Purpose limitation is the rule the engineering org never internalized

The principle that personal data collected for one purpose cannot be silently repurposed for another shows up under different names in different regimes — purpose limitation in GDPR, the "specific, explicit, and legitimate purposes" clause in most state privacy laws, the FTC's repeated guidance on AI companies upholding their privacy commitments — but the engineering implication is the same. The lawful basis on which you collected the customer's data was "provide the service the customer asked for." Using the same data to evaluate, tune, calibrate, or benchmark an AI system is a separate purpose. It needs its own legal basis, and the legal basis needs to be either disclosed in the notice the customer saw or supported by legitimate interest with a documented balancing test.

Engineers rarely encounter this rule because the data engineering tooling does not surface it. The query planner does not warn you that joining conversations against eval_cases is a purpose change. The vector store does not know that "find similar examples for the few-shot prompt" and "find similar examples for the eval set" are different uses of the same embedding. The trace viewer treats a customer message and a labeled eval example as the same kind of object. The infrastructure flattens a distinction that the law treats as load-bearing.

The result is the pattern that the legal team eventually walks into: the AI team has spent six months refining a judge against a corpus of "internal traces" that, on inspection, is composed almost entirely of identifiable customer conversations, some of which contain payment details, health information, or material the customer marked as private inside the product. None of those customers consented to their conversations being used as evaluation material, because no one ever asked.

The cluster boundary is not a privacy boundary

The most common defense from the AI team, when this gets surfaced, is some version of "but the data never left the cluster." This argument is a misreading of what the privacy regime is actually regulating. Privacy law does not regulate egress; it regulates processing. Reading the data with a new purpose is processing. Hashing the user_id and copying the row into an evals table is processing. Letting a judge model score the response is processing. Letting an engineer scroll through twenty examples to debug a regression is processing. The fact that none of these operations sent a packet across a VPC boundary is irrelevant to the legal question.

This is also where the SOC 2 and ISO 27001 controls that the company already has give a false sense of coverage. Those controls were designed around access management for the original purpose. They answer the question "is the right person reading this data?" They do not answer the question "is this person reading this data for a purpose the customer authorized?" The eval engineer almost certainly has lawful access to the database under the existing role model. That does not mean the use is lawful.

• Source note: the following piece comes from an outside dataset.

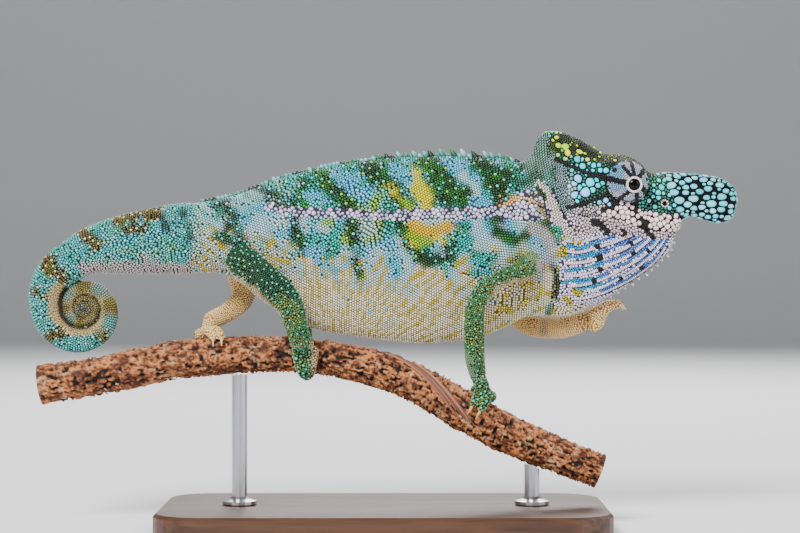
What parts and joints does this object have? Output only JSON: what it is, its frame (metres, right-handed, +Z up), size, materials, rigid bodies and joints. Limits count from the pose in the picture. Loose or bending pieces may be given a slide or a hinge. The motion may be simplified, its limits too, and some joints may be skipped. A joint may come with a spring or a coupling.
{
  "type": "rhinoceros chameleon display model",
  "caption": "Still, life-size chameleon with a scaly nose horn and a coiled tail, gripping a cut branch on a small display stand.",
  "frame": {"origin": "middle of the underside of the stand's base, under the middle of the whole model", "axes": "+X from tail to snout, +Y towards the animal's left side, +Z up"},
  "size_m": [0.1844, 0.062, 0.1023],
  "materials": {
    "flank_skin": "satin scales, blue-green with dark green bands and yellow",
    "head_skin": "satin scales, yellow-green and turquoise plates on black",
    "throat_skin": "satin scales, white with blue grooves",
    "horn_skin": "satin plates, pale turquoise on black",
    "tail_skin": "satin scales, pale blue with olive bands",
    "eyelid_skin": "fine satin scales with black rays",
    "eyeball": "wet gloss",
    "right_leg_skin": "satin scales, dark green with bright spots",
    "left_leg_skin": "satin scales, tan and yellow",
    "claws": "horn, satin",
    "bark": "rough bark",
    "stand_board": "satin stained",
    "stand_steel": "brushed"
  },
  "bodies": {
    "root": {"torso": "flank_skin", "neck": "flank_skin", "head": "head_skin", "lower_jaw_and_throat": "throat_skin", "horn": "horn_skin", "tail_base": "tail_skin", "tail_curve": "tail_skin", "tail_coil_outer": "tail_skin", "tail_coil_middle": "tail_skin", "tail_tip": "tail_skin", "eye_turret_right": "eyelid_skin", "eye_turret_left": "eyelid_skin", "eyeball_right": "eyeball", "eyeball_left": "eyeball", "hind_leg_right_thigh": "right_leg_skin", "hind_leg_right_shin": "right_leg_skin", "hind_foot_right": "right_leg_skin", "foreleg_right_upper_arm": "right_leg_skin", "foreleg_right_forearm": "right_leg_skin", "forefoot_right": "right_leg_skin", "hind_leg_left_thigh": "left_leg_skin", "hind_leg_left_shin": "left_leg_skin", "hind_foot_left": "left_leg_skin", "foreleg_left_upper_arm": "left_leg_skin", "foreleg_left_forearm": "left_leg_skin", "forefoot_left": "left_leg_skin", "perch_branch": "bark", "stand_base": "stand_board", "stand_rod_left": "stand_steel", "stand_rod_right": "stand_steel"}
  },
  "joints": []
}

The internal nature of the dataset also tends to short-circuit the DPIA process. A Data Protection Impact Assessment is supposed to happen before any high-risk processing of personal data begins, and using identifiable customer conversations to evaluate a model is a textbook case of high-risk processing — large volume, special categories possible, automated decision-making downstream. But because nothing felt new from the inside, no DPIA was triggered. The form on the privacy team's intake portal asks "are you adding a new vendor?" and the answer was no.

The trigger event is always a customer question, never an audit

The interesting thing about this anti-pattern is how it usually surfaces. It is almost never an audit that catches it. Audits look at vendor lists, data flow diagrams, and consent records. Internal evaluation pipelines are invisible on all three. The triggering event is almost always a customer question — sometimes a DSAR, sometimes an enterprise customer's procurement team asking whether their tenant's conversations are used in model evaluation, sometimes a single curious user emailing support to ask whether the AI is being trained on their messages.